How we design, govern, and deliver digital systems shapes who gets access to opportunity—and who gets left behind.


Across government and public-serving organizations, the conversation about “digital transformation” has often centered on tools, platforms, and modernization roadmaps. But digital transformation without digital inclusion is just another way of reinforcing inequity. Public service leaders—regardless of sector—hold enormous power in deciding whether digital systems widen existing gaps or help close them.

This piece explores what digital inclusion really requires inside public systems, why it’s a leadership issue rather than a technical one, and how organizations can move toward more equitable, human-centered futures.

A person sitting on the ground in a tent encampment looks at their phone, trying to access services. They have long hair, glasses, and an ambiguous gender presentation.

Even for people with a smartphone, accessing public services isn’t guaranteed. Low bandwidth, unstable housing, and limited alternatives can make digital systems inaccessible—underscoring why digital inclusion must be a requirement for public service.


Digital inclusion is more than access

For years, digital inclusion has been defined around three core elements: access, affordability, and skills—each critically important.

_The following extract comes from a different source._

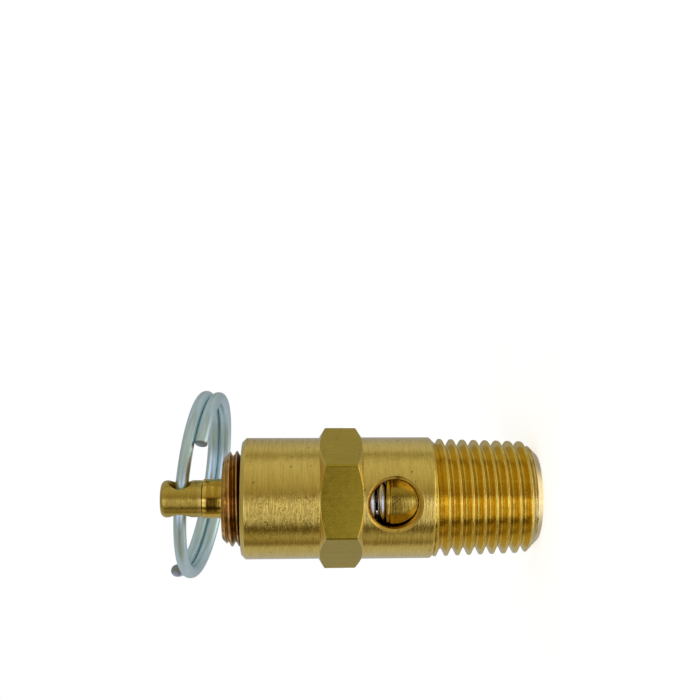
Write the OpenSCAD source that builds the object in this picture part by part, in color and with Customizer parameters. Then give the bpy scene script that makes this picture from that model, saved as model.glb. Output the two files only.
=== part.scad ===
// Spring-loaded pressure relief valve with a pull-to-test ring.
// Millimetres. +Z is up, as the valve stands when it is screwed into a tank:
// the inlet end face lies on z = 0 and the lift stem points up.
// The two discharge ports face -Y and +Y.

/* [Overall] */
// Length from the inlet face to the tip of the stem
overall_h = 43.0; // [42.4:0.1:43.6]
// Height of the stem's cross hole above the inlet face
eye_z = 40.82; // [40.7:0.02:41]

/* [Body] */
// Wrench size across the hexagon's flats
hex_af = 14.0; // [13.95:0.05:14.2]
// Diameter of the barrel between hexagon and inlet thread
lower_d = 13.9; // [13.7:0.05:13.9]
// Diameter of the bonnet above the hexagon
upper_d = 13.78; // [13.5:0.02:13.9]
// Height of the hexagon's lower edge
hex_z0 = 20.3; // [20.2:0.02:20.6]
// Height of the hexagon's upper edge
hex_z1 = 25.12; // [25:0.02:26]
// Turn of the hexagon about the axis, degrees from flats on the ports
hex_turn = 3; // [0:1:30]
// Height of the bonnet's top face
bonnet_z = 33.9; // [33.8:0.05:34.2]
// Diameter of the spring chamber
chamber_d = 9.9; // [9.86:0.02:9.94]
// Diameter of the inlet passage
inlet_d = 7.0; // [6.4:0.1:7.4]
// Diameter of the nozzle under the seal
nozzle_d = 5.0; // [4.8:0.1:5.2]

/* [Discharge ports] */
// Diameter of each port
port_d = 5.5; // [5.2:0.1:5.6]
// Height of the ports' centre line
port_z = 16.86; // [16.8:0.02:17]
// Diameter of the countersink where it meets the barrel
port_sink_d = 6.3; // [6.1:0.02:6.4]

/* [Inlet thread R 1/4] */
// Pitch, 19 threads to the inch
inlet_pitch = 1.337; // [1.337:0.001:1.337]
// Crest diameter at the gauge plane
gauge_d = 13.157; // [13.157:0.001:13.157]
// Height of the gauge plane above the inlet face
gauge_z = 5.2; // [5.1:0.1:6.9]
// Columns of facets round the inlet thread
inlet_cols = 40; // [32:4:48]

/* [Adjusting screw] */
// Pitch of the adjusting thread
adj_pitch = 0.84; // [0.8:0.02:0.9]
// Crest diameter of the screw's thread
adj_d = 10.86; // [10.8:0.02:10.92]
// Height of the screw's top face at the set pressure
adj_top = 36.0; // [35.9:0.05:36.1]
// Height of the screw's lower face at the set pressure
adj_bottom = 29.4; // [29.3:0.05:29.5]
// Outer diameter of the neck that the stem's head sits on
neck_d = 4.46; // [4.3:0.02:4.6]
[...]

But in practice, public systems encounter a much wider landscape of barriers:

  • Complex, inaccessible applications

  • Mobile-unfriendly forms and portals

  • Procedures that assume fluency in English or government jargon

  • Rigid identity verification systems

  • Limited broadband availability in rural, tribal, and under-resourced communities

  • Weak bandwidth or cell signal that makes it difficult to load pages, upload documents, or complete video-based verification

Digital inclusion means addressing all the ways a person might struggle, hesitate, or disengage—not only the ones we can easily measure.

It means designing for people whose lives don’t neatly fit the systems we inherited. And it means recognizing that digital exclusion doesn’t happen in a vacuum; it layers onto structural inequities that have long shaped public services—economic, geographic, racial, linguistic, and beyond.

 

Why public service leaders should treat digital inclusion as a core mandate

Digital inclusion isn’t a side project or a nice-to-have. For governments and public-serving institutions, it is directly tied to mission outcomes.

  1. Essential services are increasingly digital-first
    Whether applying for housing, renewing licenses, accessing healthcare, or engaging in civic processes, people depend on digital systems to meet basic needs. When systems are hard to use—or assume stable, high-speed internet—the burden falls most heavily on people already experiencing the steepest barriers.

    Rural and remote communities often face the sharpest version of this: low bandwidth, limited broadband providers, and inconsistent cellular service.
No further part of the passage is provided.